I’m sad to report that we didn’t win the lottery last night. I’m not sure why I’m always surprised when our numbers don’t match. A feeling of disappointment comes over me when we need to reshelf our “early retirement, Block Island dream house, pay off everyone’s mortgage” plans. Truthfully, money isn’t even what our family dreams about most. Our real dream is for words.
A friend of mine posted a question on Facebook yesterday, “If you could have one free day of any illness, what would you do?” THAT is a lottery that our family would love to win! I spent only a second before answering, “We would listen to Jack’s stories all day long.”
Jack does not speak, sign or write notes. Not only do I miss hearing him say “I love you Mommy”, but his lack of speech makes certain situations particularly challenging. We were at the hospital two weeks ago with Jack. He was clearly sick and not able to tell us what was bothering him. Not knowing if it was his stomach, his throat or his ears created the need for additional tests and extra worries. Even on a typical day Jack’s silence is complicated. His inability to call out if he needs us in the night sets Jack apart from even a young baby.

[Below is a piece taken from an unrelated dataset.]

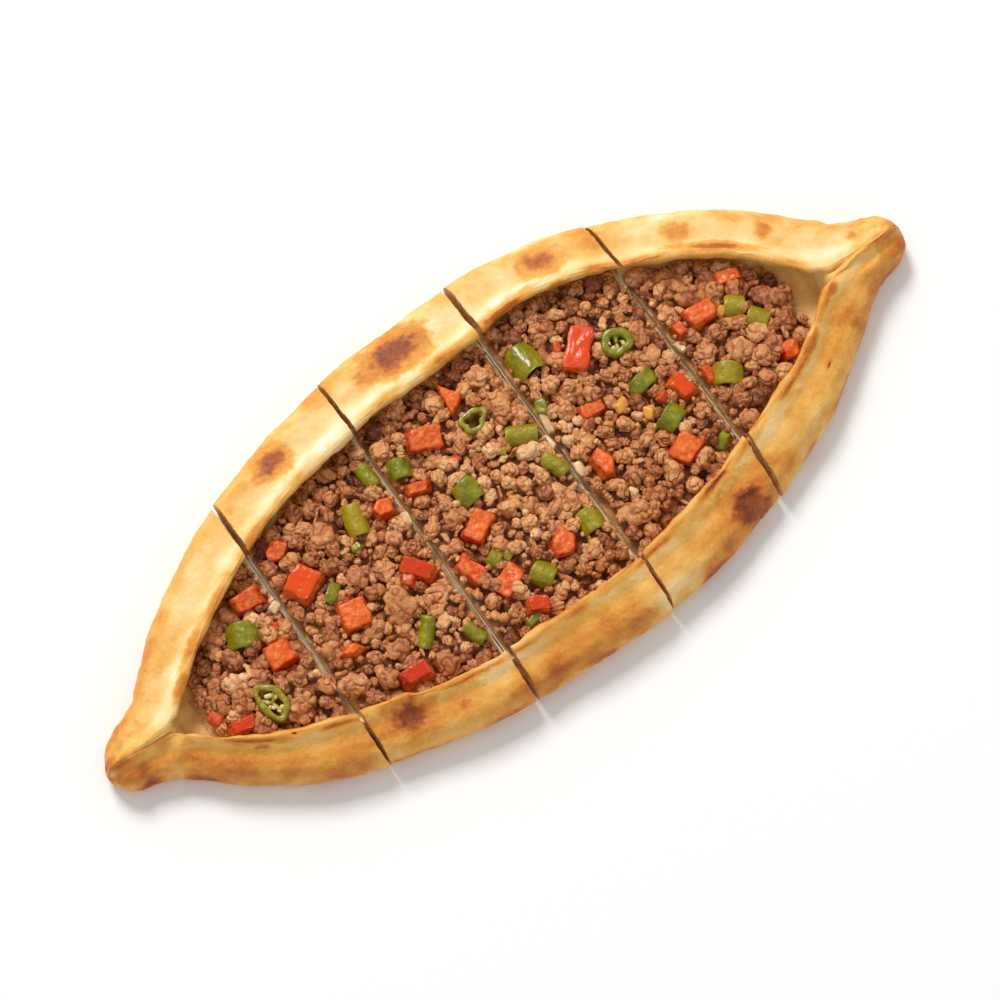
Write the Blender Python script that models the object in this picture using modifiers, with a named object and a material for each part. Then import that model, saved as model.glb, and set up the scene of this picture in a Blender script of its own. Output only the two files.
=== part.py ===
"""Turkish pide: a boat of baked dough with a folded rim and two pinched tips, filled with minced meat,
tomato and green pepper, and cut straight across into five slices that still lie together.

X runs along the boat, Y across it and Z up. The origin is under the middle of the boat, at the height of the
board that it lies on. A slice is a crust, a bed of mince and the vegetable pieces that sit in the mince.
"""

import math

import bmesh
import bpy
import numpy as np
from mathutils import Euler, Matrix, Vector

MM = 0.001

# Driving dimensions
LENGTH = 360 * MM
RIM_HEIGHT = 21 * MM
BASE_THICKNESS = 4.5 * MM
TIP_RADIUS = 9.6 * MM
CUTS = (-93.4 * MM, -35.8 * MM, 24.0 * MM, 81.8 * MM)
KNIFE_WIDTH = 1.3 * MM
CLEARANCE = 0.35 * MM

# Bed of mince
MINCE_ENDS = (-141 * MM, 132 * MM)
MINCE_HEIGHT = 12.6 * MM
MINCE_EDGE_DROP = 3.4 * MM

# Spacing of the sections along X, and of the mince's grid across Y
SECTION_STEP = 7.0 * MM
TIP_SECTIONS = 4
MINCE_COLUMNS = 11

HALF = LENGTH / 2
FAR, NEAR = 1, -1

# The rim's outside, from the crest over the flap, down the bulging side and under to the flat foot:
# millimetres in from the outline and up from the board, for a rim 23 wide and 21 high.
RIM_OUTSIDE = (
    (21.0, 21.0),
    (18.6, 20.1),
    (14.2, 17.3),
    (9.2, 16.4),
    (4.6, 14.6),
    (1.3, 10.8),
    (0.0, 6.4),
    (1.0, 2.2),
    (3.6, 0.0),
)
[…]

Strangers often have a difficult time understanding. They assume that his speech is limited or difficult to understand. I try to be clear, explaining that the only sounds Jack makes are sneezing, coughing and laughing.

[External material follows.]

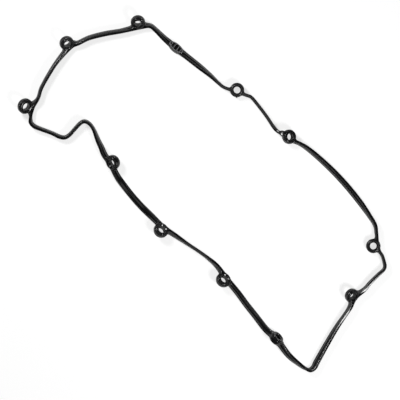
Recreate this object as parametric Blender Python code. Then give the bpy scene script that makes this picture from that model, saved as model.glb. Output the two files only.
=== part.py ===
# Valve cover gasket: one moulded rubber loop with eleven bolt eyelets,
# lying slack on a flat surface, so that its strip and eyelets lean and roll.
import math

import bmesh
import bpy
from mathutils import Matrix, Vector

MM = 0.001

# Seal strip, measured in its own upright section
STRIP_WIDTH = 3.0 * MM
STRIP_HEIGHT = 7.1 * MM
STRIP_CORNER = 0.7 * MM
BEAD_PROUD = 0.25 * MM
BEAD_HEIGHT = 1.8 * MM

# Bolt eyelets, each a turned boss with a bore countersunk from both faces
EYELET_DIAMETER = 15.4 * MM
EYELET_HEIGHT = 7.9 * MM
EYELET_EDGE = 0.9 * MM
BORE_DIAMETER = 7.8 * MM
COUNTERSINK_WIDTH = 1.3 * MM
COUNTERSINK_DEPTH = 1.0 * MM
EYELET_SIDES = 18

# Webs where the strip broadens into an eyelet
WEB_SPREAD = 1.0 * MM
WEB_RUN = 4.0 * MM

# Oval label plate on the strip
PLATE_LENGTH = 18.5 * MM
PLATE_HEIGHT = 9.6 * MM
PLATE_THICKNESS = 3.4 * MM
PLATE_SIDES = 20

# Spacing of the sections swept along the strip
SPACING = 10.0 * MM
SPACING_AT_EYELET = 4.2 * MM

# Points closer together than this are one point
SAME_POINT = 0.0001 * MM

RUBBER_COLOUR = (0.03, 0.03, 0.032, 1.0)
RUBBER_ROUGHNESS = 0.45
SHARP_ANGLE = math.radians(35)

# The loop, clockwise from above. Each eyelet gives its centre in mm, its lean in
# degrees and the heading that it leans towards, how far to the inside of the loop
# the strip passes its centre, and its lift off the ground. Then come the points of
# the strip up to the next eyelet: x, y, roll towards the inside, and lift.
LOOP = [
    {"eyelet": "inner_left", "at": (-95.1, -42.6), "lean": 44, "towards": 252, "pass": -4.0, "lift": 0.0,
     "strip": [(-108.5, -43.1, -42, 0.5), (-116.9, -39.8, -32, 0.5), (-125.4, -36.8, -22, 0.5),
               (-136.9, -31.9, -9, 1.0), (-144.5, -30.7, -10, 1.5), (-150.2, -32.7, -13, 1.5),
               (-152.2, -37.6, -13, 1.5), (-151.9, -46.0, -12, 1.0), (-151.6, -54.5, -14, 0.5),
               (-153.1, -60.3, -16, 0.3), (-157.9, -64.0, -16, 0.3), (-166.4, -67.1, -14, 0.5),
               (-178.4, -72.5, -14, 0.5), (-184.8, -75.1, -14, 0.5), (-190.0, -75.5, -12, 0.5),
               (-193.6, -72.9, -6, 0.6)]},
    {"eyelet": "far_left", "at": (-206.5, -66.5), "lean": 36, "towards": 10, "pass": 8.0, "lift": 0.8,
     "strip": [(-204.1, -50.9, 10, 1.6), (-209.6, -40.4, 11, 2.0), (-214.5, -23.9, 14, 2.0),
               (-218.0, -7.0, 20, 1.6)]},
    {"eyelet": "left", "at": (-224.3, 14.0), "lean": 43, "towards": -12, "pass": 6.9, "lift": 1.0,
     "strip": [(-215.7, 24.0, 27, 1.6), (-211.3, 35.9, 25, 1.8), (-202.1, 51.7, 28, 1.8),
               (-191.9, 66.2, 26, 1.6)]},
    {"eyelet": "upper_left", "at": (-185.8, 85.8), "lean": 45, "towards": -42, "pass": 6.6, "lift": 1.0,
     "strip": [(-173.9, 92.2, 27, 1.2), (-166.0, 93.6, 24, 0.8), (-153.0, 93.8, 38, 0.6),
               (-136.4, 95.2, 66, 1.2, "plate"), (-122.4, 96.9, 44, 0.5), (-105.5, 98.9, 40, 0.5),
               (-88.0, 100.7, 17, 0.5), (-76.0, 101.2, 4, 0.3), (-68.2, 102.3, 0, 0.3)]},
    {"eyelet": "top_left", "at": (-56.0, 110.5), "lean": 0, "towards": 0, "pass": 2.0, "lift": 0.0,
     "strip": [(-44.2, 113.8, 0, 0.3), (-39.5, 115.5, 0, 0.3), (-30.5, 114.9, 0, 0.5),
               (-13.1, 112.6, 2, 0.8), (5.5, 109.4, 9, 0.5)]},
    {"eyelet": "top", "at": (21.0, 114.5), "lean": 24, "towards": 45, "pass": 1.2, "lift": 0.0,
     "strip": [(34.1, 117.0, -12, 0.5), (43.1, 119.2, -20, 0.5), (60.0, 121.0, -28, 0.5),
               (82.5, 121.6, -35, 0.4), (105.0, 120.7, -37, 0.4), (126.9, 118.3, -34, 0.5),
               (144.4, 115.2, -19, 0.5), (156.0, 112.2, -10, 0.4), (163.3, 107.0, -4, 0.3)]},
    {"eyelet": "right", "at": (171.5, 95.0), "lean": 0, "towards": 0, "pass": -4.9, "lift": 0.0,
     "strip": [(180.5, 95.1, 0, 0.3), (185.4, 94.1, 0, 0.3), (191.8, 90.7, -2, 0.3),
               (195.6, 87.8, -3, 0.3), (197.2, 84.0, -3, 0.3), (196.8, 76.0, -6, 0.5),
               (196.9, 63.5, -10, 0.6), (197.7, 54.0, -17, 0.6)]},
    {"eyelet": "far_right", "at": (193.0, 40.0), "lean": 40, "towards": 5, "pass": -4.8, "lift": 0.0,
     "strip": [(200.2, 29.5, -24, 0.6), (202.2, 20.5, -17, 0.6), (205.5, 3.0, -24, 0.6),
               (211.0, -18.5, -33, 0.6), (216.9, -39.5, -43, 0.5), (218.8, -45.0, -36, 0.4),
               (218.1, -50.3, -20, 0.4), (213.1, -53.1, 4, 0.4), (204.5, -54.7, 20, 0.5),
               (189.0, -55.7, 40, 1.2)]},
    {"eyelet": "lower_right", "at": (168.5, -51.6), "lean": 64, "towards": 90, "pass": -0.8, "lift": 0.0,
     "strip": [(152.0, -53.3, 58, 1.6), (134.5, -51.2, 52, 1.0), (117.5, -49.1, 48, 0.8),
               (101.0, -46.6, 44, 0.8)]},
    {"eyelet": "bottom_right", "at": (81.5, -48.0), "lean": 37, "towards": 90, "pass": 4.2, "lift": 0.0,
     "strip": [(65.0, -42.3, 24, 0.8), (51.0, -43.2, 8, 0.8), (38.0, -45.2, 4, 0.8),
               (25.0, -47.9, 9, 0.6), (11.0, -50.6, 22, 0.6)]},
    {"eyelet": "bottom", "at": (-6.5, -57.5), "lean": 37, "towards": 90, "pass": 5.0, "lift": 0.0,
     "strip": [(-22.0, -54.3, 52, 0.5), (-40.0, -54.5, 76, 0.4), (-57.0, -53.6, 90, 0.4),
               (-74.0, -51.6, 112, 0.4), (-83.6, -49.4, 130, 0.6)]},
]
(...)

“But how do you know when Jack’s hungry or sad?” I try to explain that although he can’t be specific, Jack is able to communicate most of his needs without words. When he locks his eyes on yours he is able to be quite clear. I’m not really sure how he manages this, but people who love Jack learn quickly how to read his eyes and his silence becomes less quiet. While he might not be able to tell you when he has a sore throat, he can fill a room with stories without saying a word.

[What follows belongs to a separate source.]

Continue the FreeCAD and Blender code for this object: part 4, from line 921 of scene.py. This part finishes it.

It doesn’t mean that we are content with Jack’s silence. Seven years after ALD stole his words l still dream of hearing them. Dreams so realistic I can still hear the sound of his voice when I open my eyes. It’s hard to wake up smiling only to realize that it was just a dream, but I won’t trade those magical moments for a winning lottery ticket (even the $485 million variety)!!
Jack does use an iPad and (mostly at school) has some success answering questions AND Jack is able to sigh one thing — I LOVE YOU.